Comparison of derived LSM with the field images of past landslides obtained using Google Earth over the study region

Conclusion

This study evaluates the effectiveness of several machine learning algorithms, such as ANN, KNN, RF, SVM, and XGBoost, for LS assessment in the Meghalaya, Shillong Plateau region of NER, India. The application of these models is novel in performing susceptibility mapping in the region. The findings demonstrate the potential of these models to accurately predict susceptibility to landslides by utilizing a range of LCFs that are selected based on multicollinearity statistics. Distance from roads is the most critical factor for predicting LS in this region. The present study highlights the importance of model validation using various performance metrics such as sensitivity, specificity, overall accuracy, F1-score, kappa value, and AUC of ROC curves in ensuring reliable results. The findings suggest that the RF and XGBoost models show the most promising results, but the other models also provide satisfactory results (AUC > 0.8) for the considered study area. However, caution should be exercised while interpreting the results and developing mitigation strategies, as the distribution of susceptibility classes suggests the potential overestimation problem for the ANN and XGBoost models.
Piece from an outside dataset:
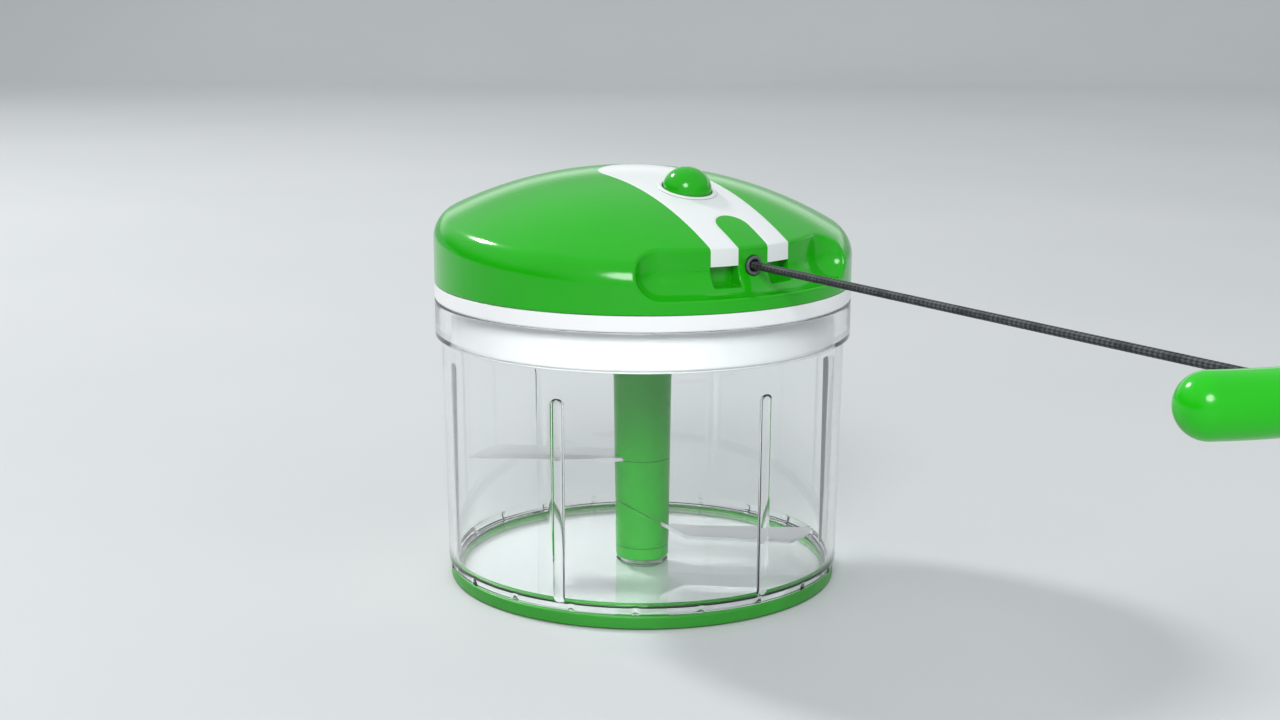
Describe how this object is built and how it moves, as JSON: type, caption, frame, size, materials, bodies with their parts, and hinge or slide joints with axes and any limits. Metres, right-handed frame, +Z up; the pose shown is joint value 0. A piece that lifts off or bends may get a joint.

Nevertheless, the application of ML algorithms for susceptibility mapping presents a powerful tool for disaster management and risk reduction in various tectonic and geo-environmental settings, as demonstrated for Meghalaya. By utilizing continuous data (e.g., slope, elevation, distance from roads) and avoiding the need for classification, these models offer a more robust and accurate alternative to MCDA and traditional statistical models. The presented framework can be replicated in other regions facing similar geological hazards, allowing for the development of more accurate and effective LSMs, and can be extended to assess the impacts of change in climate and LULC at a sub-regional scale.